#### TASK:
Repeat only the lines from the line containing "scene.py. More parts follow." through the line containing "return at_polar(radius, angle, half)", both included, exactly as they stand.

## Begin PROVIDED INFORMATION

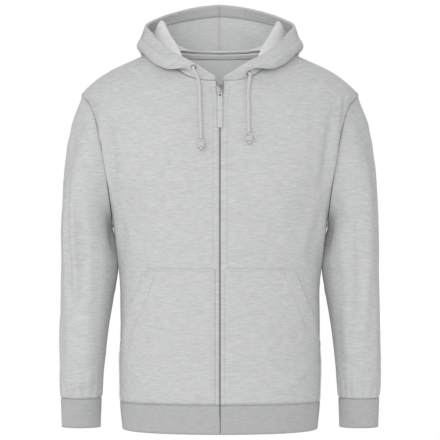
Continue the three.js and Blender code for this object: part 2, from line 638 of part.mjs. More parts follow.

## End PROVIDED INFORMATION
## Begin PROVIDED INFORMATION

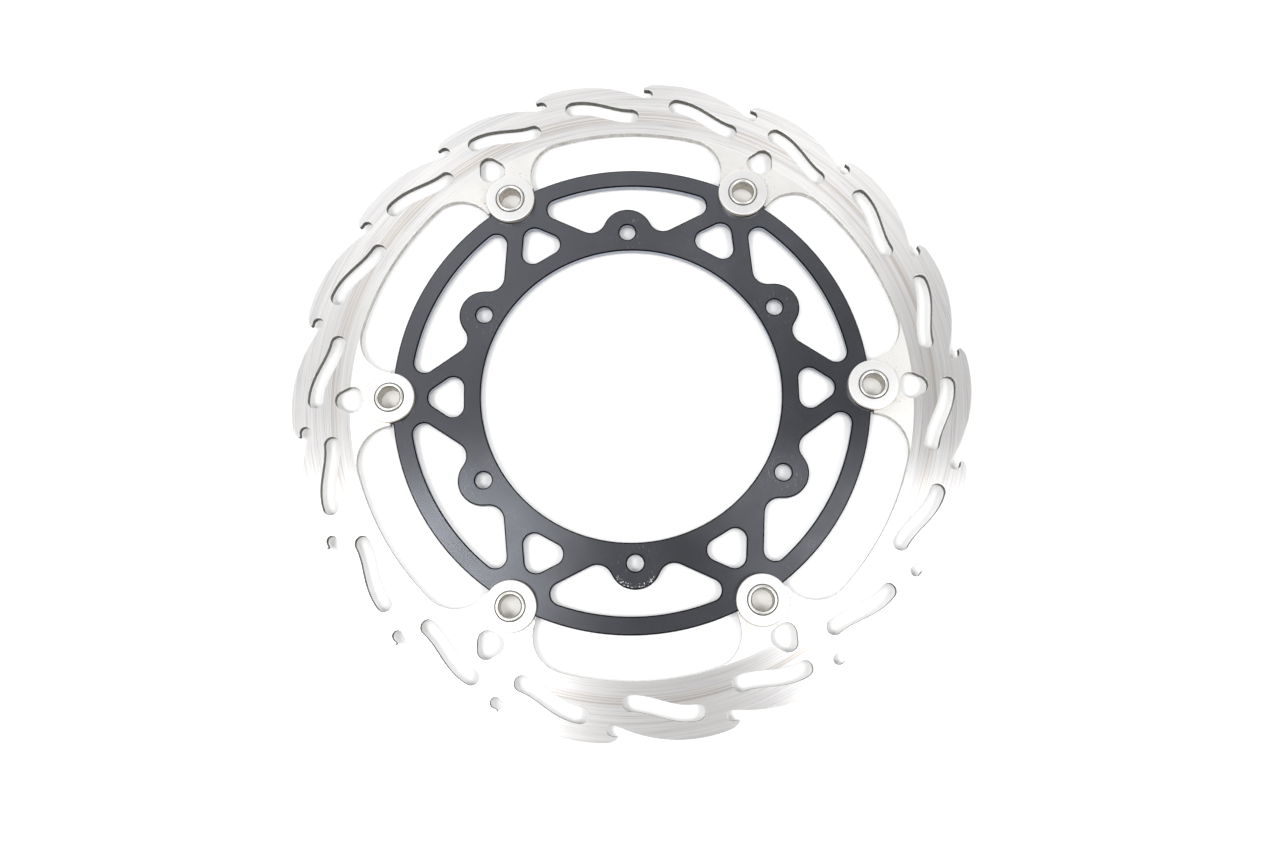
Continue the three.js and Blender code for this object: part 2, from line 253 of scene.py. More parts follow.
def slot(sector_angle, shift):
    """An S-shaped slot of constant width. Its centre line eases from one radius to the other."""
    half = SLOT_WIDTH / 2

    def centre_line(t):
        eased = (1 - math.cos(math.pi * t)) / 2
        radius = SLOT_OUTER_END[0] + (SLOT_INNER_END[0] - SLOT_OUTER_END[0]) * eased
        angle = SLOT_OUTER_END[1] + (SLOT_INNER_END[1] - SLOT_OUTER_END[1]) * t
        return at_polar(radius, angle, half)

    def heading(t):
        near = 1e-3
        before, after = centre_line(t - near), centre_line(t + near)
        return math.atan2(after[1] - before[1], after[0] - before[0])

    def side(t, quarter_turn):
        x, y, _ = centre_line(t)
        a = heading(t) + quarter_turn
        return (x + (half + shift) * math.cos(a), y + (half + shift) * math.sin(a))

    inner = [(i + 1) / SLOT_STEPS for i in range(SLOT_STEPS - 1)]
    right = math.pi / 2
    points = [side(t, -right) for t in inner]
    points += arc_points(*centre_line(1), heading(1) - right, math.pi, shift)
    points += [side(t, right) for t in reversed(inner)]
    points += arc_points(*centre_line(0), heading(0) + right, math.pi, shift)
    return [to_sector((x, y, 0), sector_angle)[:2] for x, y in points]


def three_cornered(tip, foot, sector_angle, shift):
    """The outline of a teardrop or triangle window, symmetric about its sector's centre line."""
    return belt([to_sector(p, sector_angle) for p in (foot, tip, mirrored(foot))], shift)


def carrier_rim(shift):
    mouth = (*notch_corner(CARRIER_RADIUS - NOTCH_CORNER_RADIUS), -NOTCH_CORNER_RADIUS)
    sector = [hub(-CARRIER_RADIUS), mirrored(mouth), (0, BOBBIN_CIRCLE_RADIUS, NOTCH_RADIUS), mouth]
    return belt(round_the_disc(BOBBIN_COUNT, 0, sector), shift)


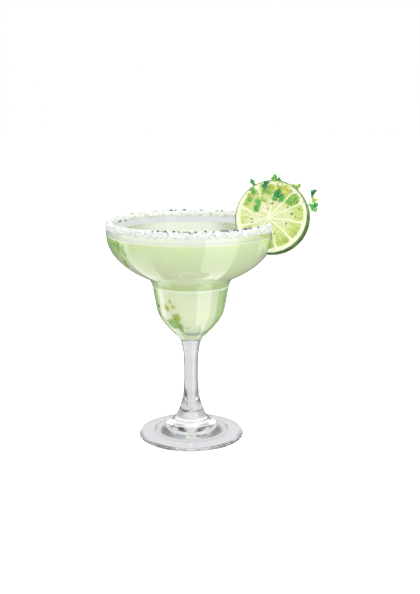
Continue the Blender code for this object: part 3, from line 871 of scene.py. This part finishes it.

## End PROVIDED INFORMATION

#### WRITTEN REPLY:
Continue the three.js and Blender code for this object: part 2, from line 253 of scene.py. More parts follow.
def slot(sector_angle, shift):
    """An S-shaped slot of constant width. Its centre line eases from one radius to the other."""
    half = SLOT_WIDTH / 2

    def centre_line(t):
        eased = (1 - math.cos(math.pi * t)) / 2
        radius = SLOT_OUTER_END[0] + (SLOT_INNER_END[0] - SLOT_OUTER_END[0]) * eased
        angle = SLOT_OUTER_END[1] + (SLOT_INNER_END[1] - SLOT_OUTER_END[1]) * t
        return at_polar(radius, angle, half)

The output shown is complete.